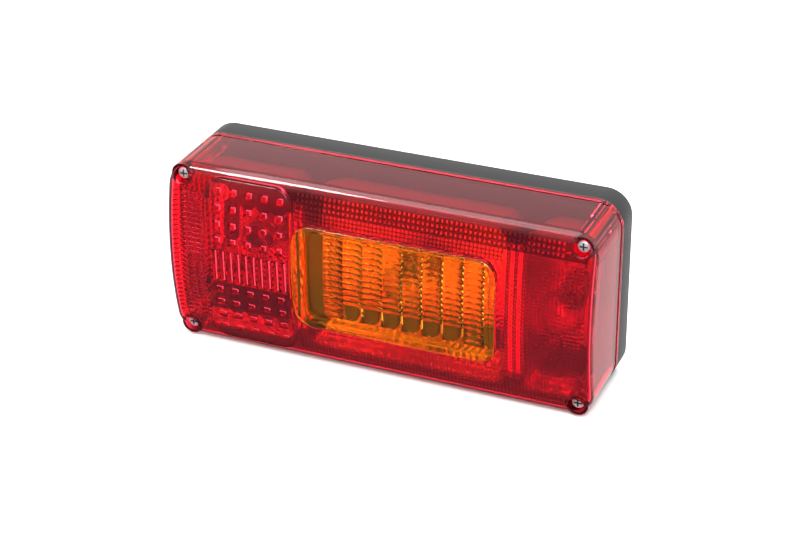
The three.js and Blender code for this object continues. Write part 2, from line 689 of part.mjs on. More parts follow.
BOWLS.forEach(({ side, x }) => {
  const place = groupAt(x);
  const coilTop = INSULATOR_Z + SPRING_HEIGHT - SPRING_WIRE_R;
  const coil = new Coil(SPRING_R, SPRING_TURNS, INSULATOR_Z + SPRING_WIRE_R, coilTop);
  const insulatorTop = INSULATOR_Z + INSULATOR_THICKNESS;
  const insulator = ringProfile(BUTTON_R + 3 * FIT, SOCKET_R, INSULATOR_Z, insulatorTop);
  const tip = [[0, TIP_Z], [TIP_R * 0.6, TIP_Z], [TIP_R, TIP_Z + TIP_HEIGHT], [0, TIP_Z + TIP_HEIGHT]];
  addPiece(place, `feed_strip_${side}`, 'brass', feedStrip());
  addPiece(place, `socket_insulator_${side}`, 'phenolic', turned(insulator));
  addPiece(place, `bulb_socket_${side}`, 'nickel', socketShell());
  addPiece(place, `contact_spring_${side}`, 'springSteel', wire(coil, SPRING_WIRE_R, 24, 4));
  addPiece(place, `contact_button_${side}`, 'phenolic', contactButton());
  addPiece(place, `bulb_tip_${side}`, 'solder', turned(tip, 12));
  addPiece(place, `bulb_cap_${side}`, 'brass', bulbCap());
  addPiece(place, `bulb_glass_${side}`, 'glass', bulbGlass());
  addPiece(place, `bulb_filament_${side}`, 'tungsten', bulbFilament());
});

// ---------------------------------------------------------------- mounting bolts and cable grommet

BOLTS.forEach(({ side, x }) => {
  const place = groupAt(x);
  const headZ = FLOOR + FIT;
  const washerZ = -FIT - WASHER_THICKNESS;
  const nutZ = washerZ - FIT - NUT_HEIGHT;
  const head = hexBar(BOLT_HEAD_FLATS, headZ, headZ + BOLT_HEAD_HEIGHT);
  const bolt = join(head, rod(BOLT_R, -BOLT_REACH, headZ + 1));
  const nutBore = rod(BOLT_R + FIT, nutZ - 1, nutZ + NUT_HEIGHT + 1);
  const nut = cut(hexBar(BOLT_HEAD_FLATS, nutZ, nutZ + NUT_HEIGHT), nutBore);
  const washer = turned(ringProfile(BOLT_R + FIT, WASHER_R, washerZ, washerZ + WASHER_THICKNESS));
  addPiece(place, `mounting_bolt_${side}`, 'zincSteel', bolt);
  addPiece(place, `mounting_nut_${side}`, 'zincSteel', nut);
  addPiece(place, `mounting_washer_${side}`, 'zincSteel', washer);
});

/** Rubber grommet held by a flange each side of the housing floor, with a tapered nose behind. */
function cableGrommet() {
  const neck = GROMMET_HOLE_R - FIT;
  const back = -FIT - GROMMET_FLANGE;
  return turned([
    [GROMMET_BORE_R, back - GROMMET_NOSE],
    [GROMMET_BORE_R + 1.6, back - GROMMET_NOSE],
    [neck, back],
    [GROMMET_FLANGE_R, back],
    [GROMMET_FLANGE_R, -FIT],
    [neck, -FIT],
    [neck, FLOOR + FIT],
    [GROMMET_FLANGE_R, FLOOR + FIT],
    [GROMMET_FLANGE_R, FLOOR + FIT + GROMMET_FLANGE],
    [GROMMET_BORE_R, FLOOR + FIT + GROMMET_FLANGE],
    [GROMMET_BORE_R, back - GROMMET_NOSE],
  ]);
}

addPiece(groupAt(0, GROMMET_Y), 'cable_grommet', 'rubber', cableGrommet());

const group = new THREE.Group();
group.name = 'trailer_tail_light';
group.add(lamp);

export default group;
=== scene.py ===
"""Rear combination lamp for a trailer, dressed for the studio.

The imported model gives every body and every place. Each sub-assembly below is a class that models its
pieces on a bench in the lamp's own axes and in millimetres: x to the right and y up as seen from the
front, and z out of the mounting face. A finished piece is then set down in the model's frame.
"""

import logging
import math
from dataclasses import dataclass, field
from enum import Enum
from typing import Callable, Sequence

import bmesh
import bpy
from mathutils import Matrix, Vector


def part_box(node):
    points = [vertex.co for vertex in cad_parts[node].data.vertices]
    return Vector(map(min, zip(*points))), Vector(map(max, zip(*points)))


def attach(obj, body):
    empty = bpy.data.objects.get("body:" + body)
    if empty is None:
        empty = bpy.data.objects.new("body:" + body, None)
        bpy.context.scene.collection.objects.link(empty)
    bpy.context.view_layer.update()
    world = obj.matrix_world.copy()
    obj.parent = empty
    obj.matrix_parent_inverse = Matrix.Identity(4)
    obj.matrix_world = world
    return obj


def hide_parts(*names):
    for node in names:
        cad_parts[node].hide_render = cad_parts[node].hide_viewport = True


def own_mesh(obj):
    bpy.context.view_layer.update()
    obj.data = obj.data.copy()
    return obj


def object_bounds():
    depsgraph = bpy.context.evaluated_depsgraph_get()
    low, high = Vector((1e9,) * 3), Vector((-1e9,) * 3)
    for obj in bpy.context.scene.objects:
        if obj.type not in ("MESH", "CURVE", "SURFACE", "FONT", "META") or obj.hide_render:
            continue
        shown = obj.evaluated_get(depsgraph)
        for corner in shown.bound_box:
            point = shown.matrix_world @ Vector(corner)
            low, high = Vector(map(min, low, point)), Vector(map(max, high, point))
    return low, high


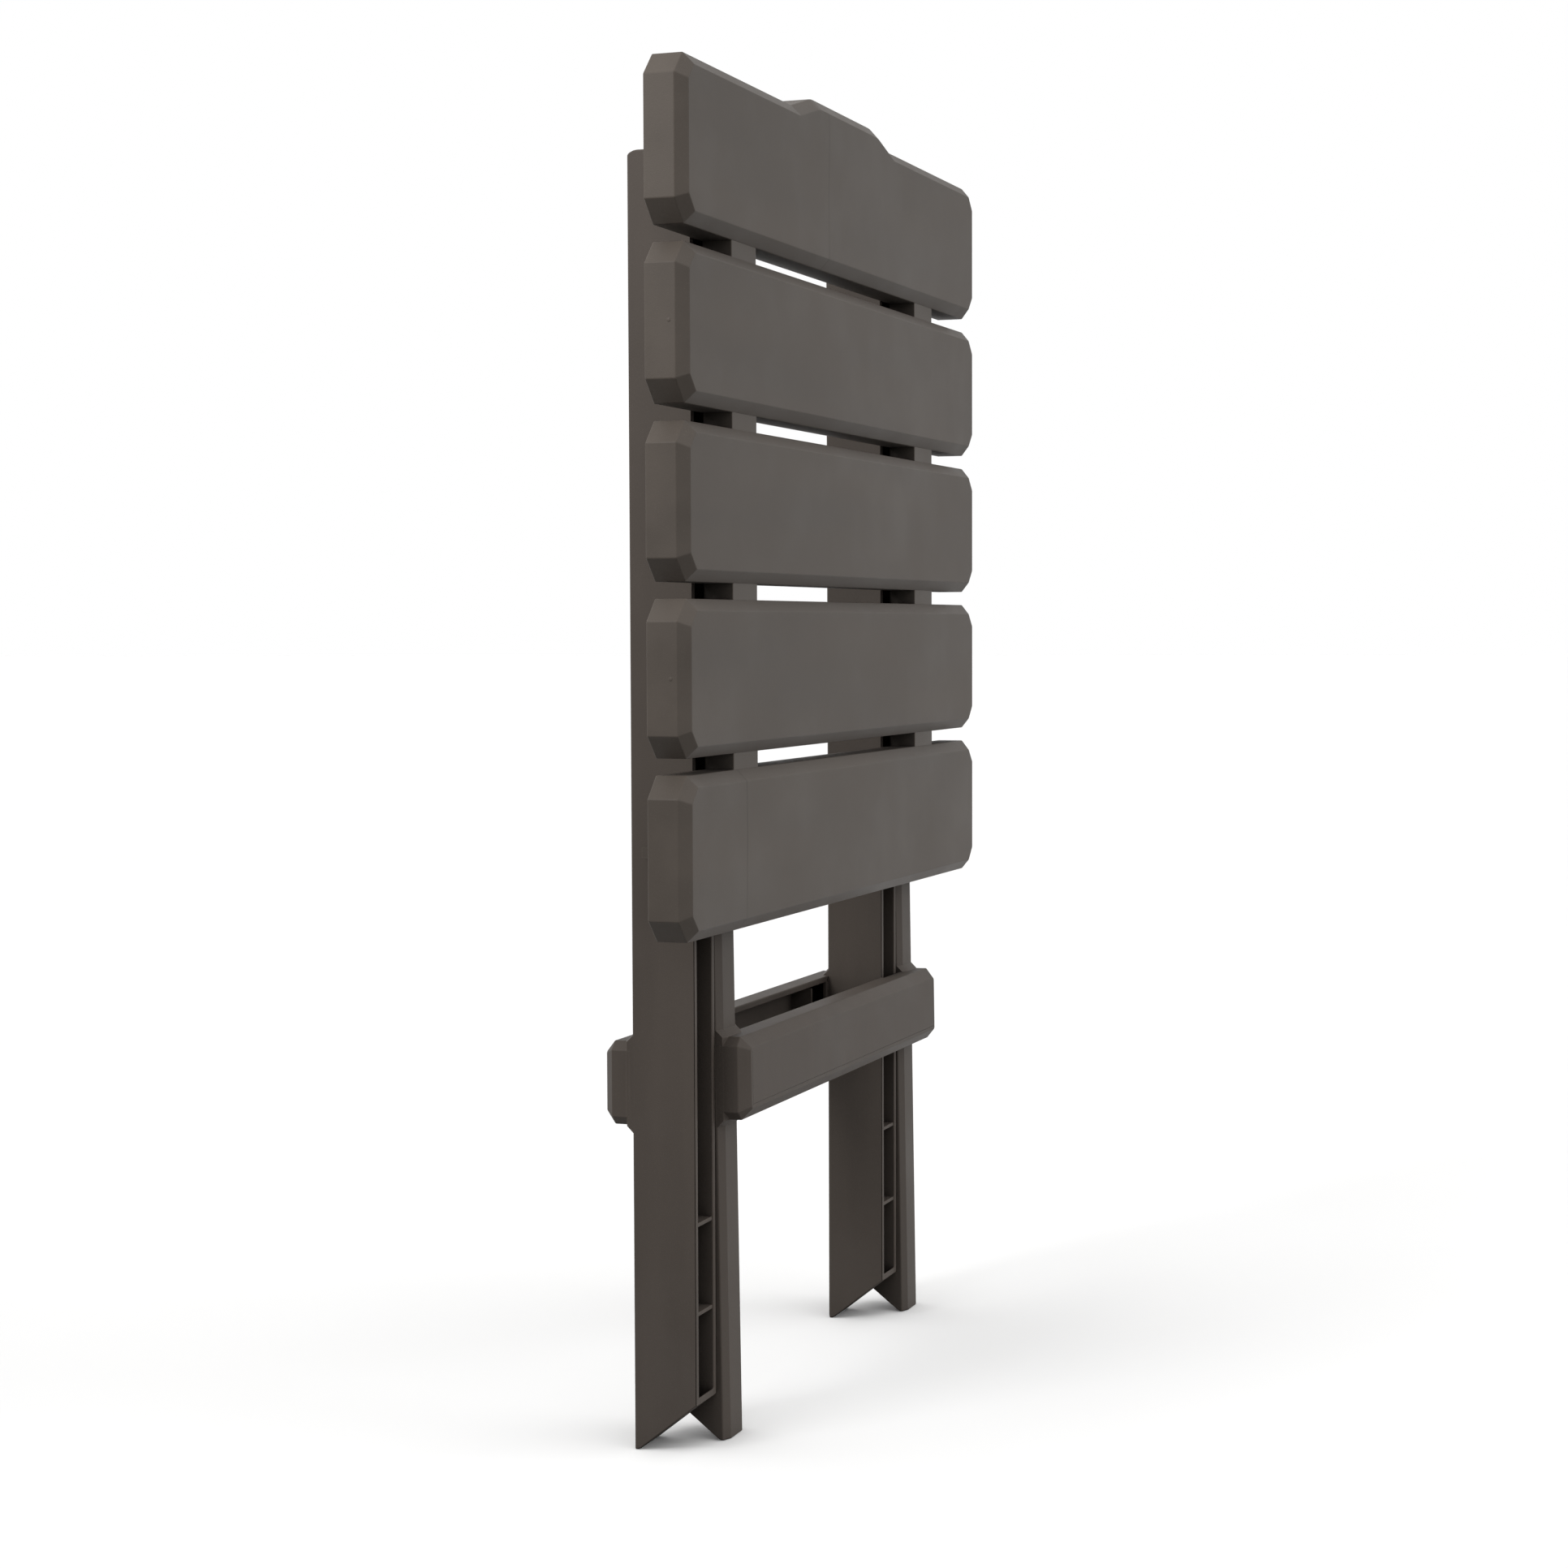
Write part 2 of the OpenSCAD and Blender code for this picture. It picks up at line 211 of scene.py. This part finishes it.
def tray(bm, outline, radii, profile, profile_radii, y0):
    """A shell made by one outline that is drawn in and moved along Y, as the profile says.
    A profile point is (how far the outline is drawn in, how deep it lies behind y0)."""
    path = rounded([Vector(p) for p in profile], [0] + profile_radii + [0], closed=False)
    loops = []
    for g, depth in path:
        ring = rounded(inset(outline, g), radii)
        loops.append([Vector((p.x, y0 + depth, p.y)) for p in ring])
    loft(bm, loops)


def prism(bm, outline, place, start, end, r=HAIR):
    """A flat outline extruded from start to end with softened rims.
    place() puts the outline's two coordinates and the depth in space."""
    steps = ((r, start), (0, start + r), (0, end - r), (r, end))
    loft(bm, [[place(p.x, p.y, t) for p in inset(outline, g)] for g, t in steps])


def from_yz(y, z, x):
    return Vector((x, y, z))


def from_zy(z, y, x):
    return Vector((x, y, z))


def from_xy(x, y, z):
    return Vector((x, y, z))


def block(bm, low, high):
    """A box whose lower and upper rims are softened."""
    prism(bm, rectangle(low.x, high.x, low.y, high.y), from_xy, low.z, high.z)


def turned(bm, profile, centre, steps=TURN_STEPS):
    """A solid of revolution about an axis along X. The profile holds (x, radius)."""
    rows = []
    for x, r in profile:
        rows.append([Vector((x, centre.y + r * math.cos(a), centre.z + r * math.sin(a)))
                     for a in (math.tau * k / steps for k in range(steps))])
    loft(bm, rows)


def carve(bm, cutters):
    """Takes the cutters' solids out of the mesh and returns the new one."""
    scene = bpy.context.scene
    objects = []
    for name, source in (("carved", bm), ("cutter", cutters)):
        bmesh.ops.recalc_face_normals(source, faces=source.faces)
        mesh = bpy.data.meshes.new(name)
        source.to_mesh(mesh)
        source.free()
        objects.append(bpy.data.objects.new(name, mesh))
        scene.collection.objects.link(objects[-1])
    cut = objects[0].modifiers.new("cut", "BOOLEAN")
    cut.operation = "DIFFERENCE"
    cut.solver = "EXACT"
    cut.object = objects[1]
    result = objects[0].evaluated_get(bpy.context.evaluated_depsgraph_get()).to_mesh()
    carved = bmesh.new()
    carved.from_mesh(result)
    for obj in objects:
        mesh = obj.data
        bpy.data.objects.remove(obj)
        bpy.data.meshes.remove(mesh)
    return carved


def finish_piece(bm, name, body, material, nodes, move=None):
    """Turns the mesh into an object that rides on a body and stands for its CAD nodes."""
    if move:
        bmesh.ops.transform(bm, matrix=move, verts=bm.verts)
    bmesh.ops.recalc_face_normals(bm, faces=bm.faces)
    mesh = bpy.data.meshes.new(name)
    bm.to_mesh(mesh)
    bm.free()
    piece = bpy.data.objects.new(name, mesh)
    bpy.context.scene.collection.objects.link(piece)
    mesh.materials.append(material)
    for face in mesh.polygons:
        face.use_smooth = True
    mesh.set_sharp_from_angle(angle=SHARP_FROM)
    normals = piece.modifiers.new("normals", "WEIGHTED_NORMAL")
    normals.keep_sharp = True
    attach(piece, body)
    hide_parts(*nodes)


# ---------------------------------------------------------------- materials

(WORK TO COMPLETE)
Repeat, word for word, only the lines from the line holding "const group = new THREE.Group();" through the line holding "Vector(map(max, high, point))", with both of those lines included.

(RESULT BELOW)
const group = new THREE.Group();
group.name = 'trailer_tail_light';
group.add(lamp);

export default group;
=== scene.py ===
"""Rear combination lamp for a trailer, dressed for the studio.

The imported model gives every body and every place. Each sub-assembly below is a class that models its
pieces on a bench in the lamp's own axes and in millimetres: x to the right and y up as seen from the
front, and z out of the mounting face. A finished piece is then set down in the model's frame.
"""

import logging
import math
from dataclasses import dataclass, field
from enum import Enum
from typing import Callable, Sequence

import bmesh
import bpy
from mathutils import Matrix, Vector


def part_box(node):
    points = [vertex.co for vertex in cad_parts[node].data.vertices]
    return Vector(map(min, zip(*points))), Vector(map(max, zip(*points)))


def attach(obj, body):
    empty = bpy.data.objects.get("body:" + body)
    if empty is None:
        empty = bpy.data.objects.new("body:" + body, None)
        bpy.context.scene.collection.objects.link(empty)
    bpy.context.view_layer.update()
    world = obj.matrix_world.copy()
    obj.parent = empty
    obj.matrix_parent_inverse = Matrix.Identity(4)
    obj.matrix_world = world
    return obj


def hide_parts(*names):
    for node in names:
        cad_parts[node].hide_render = cad_parts[node].hide_viewport = True


def own_mesh(obj):
    bpy.context.view_layer.update()
    obj.data = obj.data.copy()
    return obj


def object_bounds():
    depsgraph = bpy.context.evaluated_depsgraph_get()
    low, high = Vector((1e9,) * 3), Vector((-1e9,) * 3)
    for obj in bpy.context.scene.objects:
        if obj.type not in ("MESH", "CURVE", "SURFACE", "FONT", "META") or obj.hide_render:
            continue
        shown = obj.evaluated_get(depsgraph)
        for corner in shown.bound_box:
            point = shown.matrix_world @ Vector(corner)
            low, high = Vector(map(min, low, point)), Vector(map(max, high, point))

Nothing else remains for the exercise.